The emergence of multi-model platforms like Krea signals a fundamental change in how creators approach AI image generation. Rather than committing to one model's aesthetic or capabilities, professionals now expect to compare Flux, Ideogram, Veo, and other systems side-by-side without creating separate accounts or managing multiple subscriptions. This shift reflects growing sophistication in the creator community; as AI image tools mature, users recognize that different models excel at different tasks, and flexibility has become a competitive necessity.

Real-time generation is another differentiator gaining traction.

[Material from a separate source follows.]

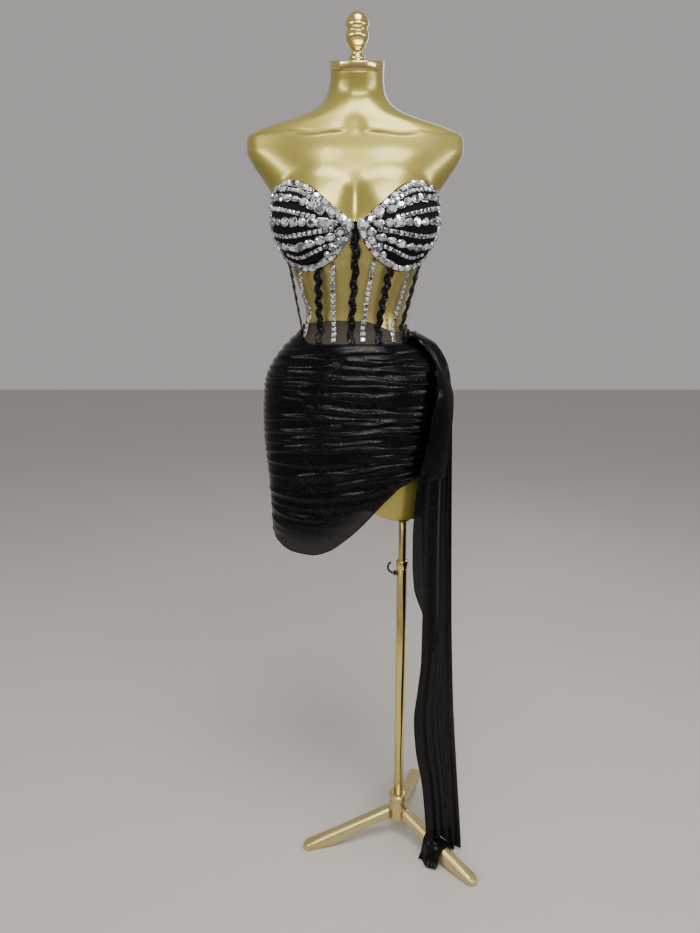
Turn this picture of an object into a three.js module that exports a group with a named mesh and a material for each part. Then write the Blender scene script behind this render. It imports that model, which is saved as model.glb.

Krea's ability to render photorealistic results in approximately three seconds for a 1024-pixel Flux image, updating live as users manipulate primitives, transforms image generation from a batch process into an interactive design tool. This interactivity mirrors traditional design software workflows, lowering the learning curve for designers transitioning from Photoshop or Figma to AI-assisted creation.

The market's evolution also reflects creator demand for commercial licensing and team collaboration. Most paid plans now include commercial licenses, and platforms like Ideogram and Krea offer team workspaces with shared credit pools and permission controls. This infrastructure shift indicates that AI image generation is moving beyond hobbyist use into professional production pipelines, where legal clarity and team coordination are non-negotiable.

As the AI image generation market matures, the competitive advantage has shifted from raw model capability to workflow integration, editing flexibility, and pricing accessibility. Ideogram's rise as the top DALL-E alternative reflects this broader trend, where specialized tools that solve specific creator problems outcompete generalist platforms. The next phase of competition will likely focus on seamless integration with existing design software, advanced automation for repetitive tasks, and improved control over style and composition, areas where current tools still lag behind professional expectations.